When knowledge can be excluded, we confront a choice. We could treat
knowledge like roads and national defense, and tax people to fund its
production. Governments pay people to think through grants and indirectly
by supporting universities. Governments also allow people to patent
knowledge. A patent creates an incentive to produce knowledge by creating
a period of exclusive rights to use the knowledge and to charge others for
its use. In the United States and Europe, patents last twenty years from the
date of filing.6 Advocates of patents argue that private entities would have
little incentive to spend years developing a better mousetrap, computer
algorithm, or sound system if their discoveries could be used by anyone for
free. They argue that patents overcome the incentive problems inherent in
knowledge production.
Boldrin and Levine construct an argument that borrows ideas from several
models to argue against patents.7 In models in which ideas can be
combined, patents can hinder innovation by limiting recombinations. One
firm’s patent on touch-screen technology may reduce the number of other
firms that design new products that incorporate that technology. Absent
patent protection, the technology could be incorporated into more products.

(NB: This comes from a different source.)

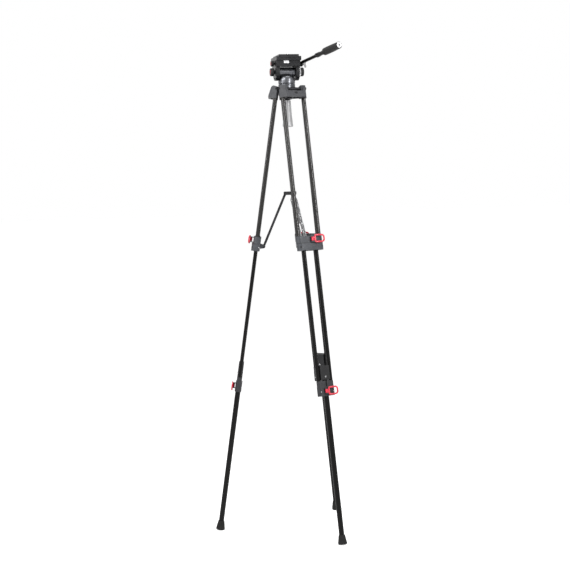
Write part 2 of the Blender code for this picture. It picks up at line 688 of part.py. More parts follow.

Innovation would increase.
Proponents of patents push back by noting that while slowing innovation
may be bad, without patents the reduction in investment would be much
larger. To counter that claim, Boldrin and Levine use a logic partly based
on our diffusion model. A useful product based on new knowledge will
spread quickly through the population of buyers. That was true of the radio,
television, Google’s search engine, and Facebook. This creates a firstmover advantage. The innovator can still benefit, but only by producing
something with the idea. With a patent, an inventor can wait for others to
implement the idea and profit.
Boldrin and Levine also question how much credit the inventor deserves
anyway. If breakthroughs were the result of a solitary genius, and most
ideas would never have been produced without incentives, then the case for
patents is stronger. The rugged landscape model suggests that difficult
problems may have multiple workable solutions. New inventions,
particularly those that combine existing ideas and technology such as the
car, the telephone, and online auctions, may be natural occurrences not acts
of genius. Any number of people might have made these innovations given
the ideas swirling around in the community of thinkers. The simultaneity of
major discoveries—calculus (Isaac Newton and Gottfried Leibniz), the
telephone (Alexander Graham Bell and Elisha Gray), and the natural
selection theory of evolution (Charles Darwin and Alfred Russel Wallace)
—supports that inference. In sum, many-model thinking shows advantages
and disadvantages to patents. The deeper, more nuanced understanding the
models provide argues for a more flexible patent policy. Perhaps some
ideas—those that many people might have discovered and those that could
recombine with other ideas—should have different lengths or types of
patents, or even not be patentable at all.